18.9 C
Alger
vendredi 29 mars 2024

En temps de guerre rien ne doit aller normalement

A peine 24 heures après la signature sous l’égide à la fois de l’ONU et de la Turquie de l’accord entre les belligérants sur la reprise des exportations des céréales ukrainiennes qu’un dépôt des céréales dans le port d’Odessa est bombardé. Assurément par les Russes a aussitôt affirmé Kiev, ce que Moscou a démenti formellement, sans accuser personne pour sa part. L’ONU a condamné le fait sans désigner le coupable, et la Turquie, montrant plus de retenue encore, s’est contentée de rapporter ce qu’ont dit les Russes, à savoir qu’ils n’étaient pour rien dans cette affaire.
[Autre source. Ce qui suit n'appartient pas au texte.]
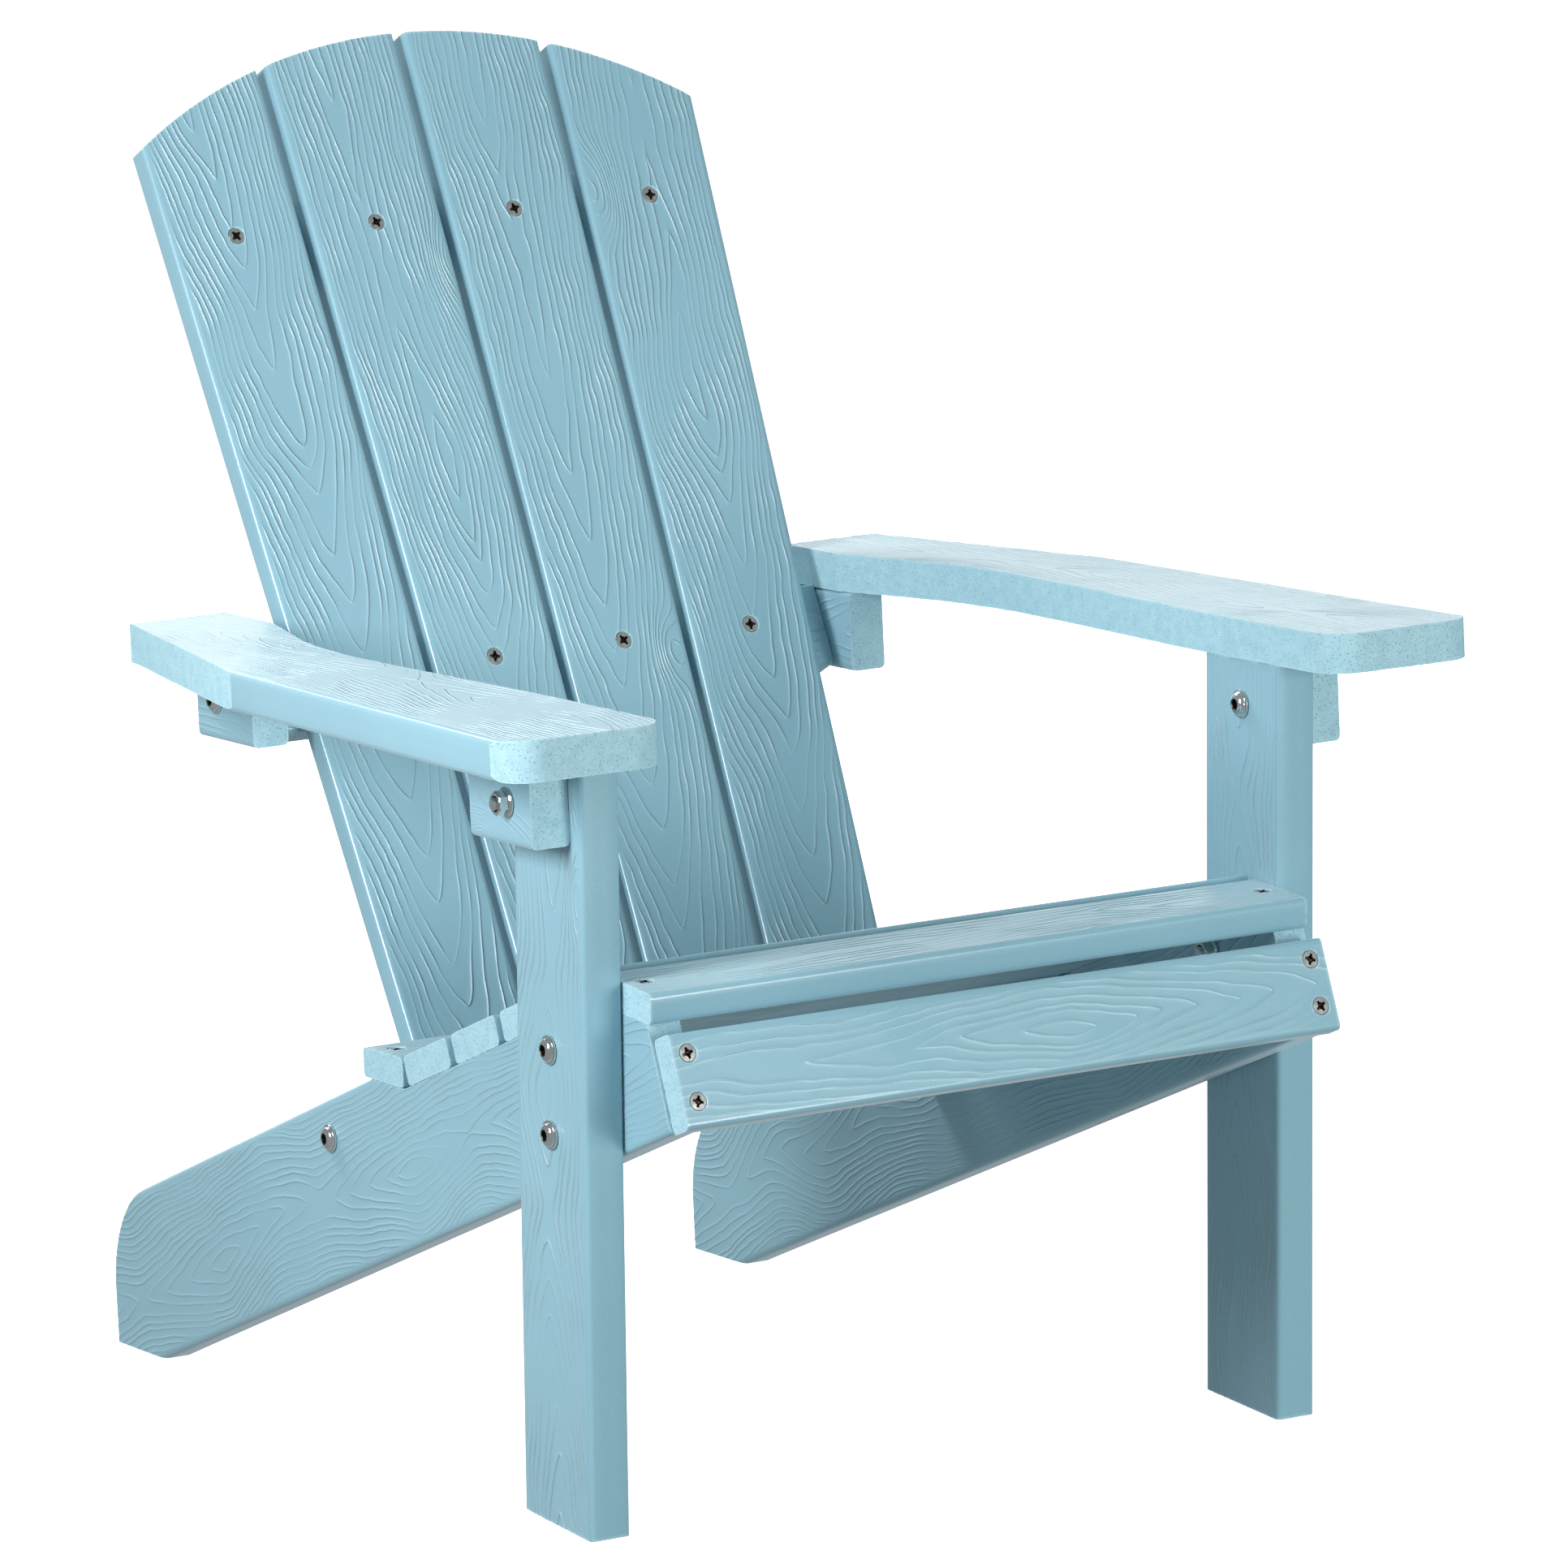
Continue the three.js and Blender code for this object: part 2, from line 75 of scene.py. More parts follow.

Américains et Européens ont purement et simplement repris à leur compte les accusations de l’allié ukrainien, l’idée que celui-ci puisse mentir semblant ne même pas leur avoir effleuré l’esprit : un bombardement de ce genre, ce ne peut être que le fait de ces agresseurs et malfaisants intrinsèques de Russes. En fait, ces derniers sont les derniers qu’il faudrait soupçonner en l’occurrence, pour la bonne raison qu’il est plus dans leur intérêt à eux que dans celui des Ukrainiens que les céréales ukrainiennes puissent être commercialisées à peu près comme en temps de paix.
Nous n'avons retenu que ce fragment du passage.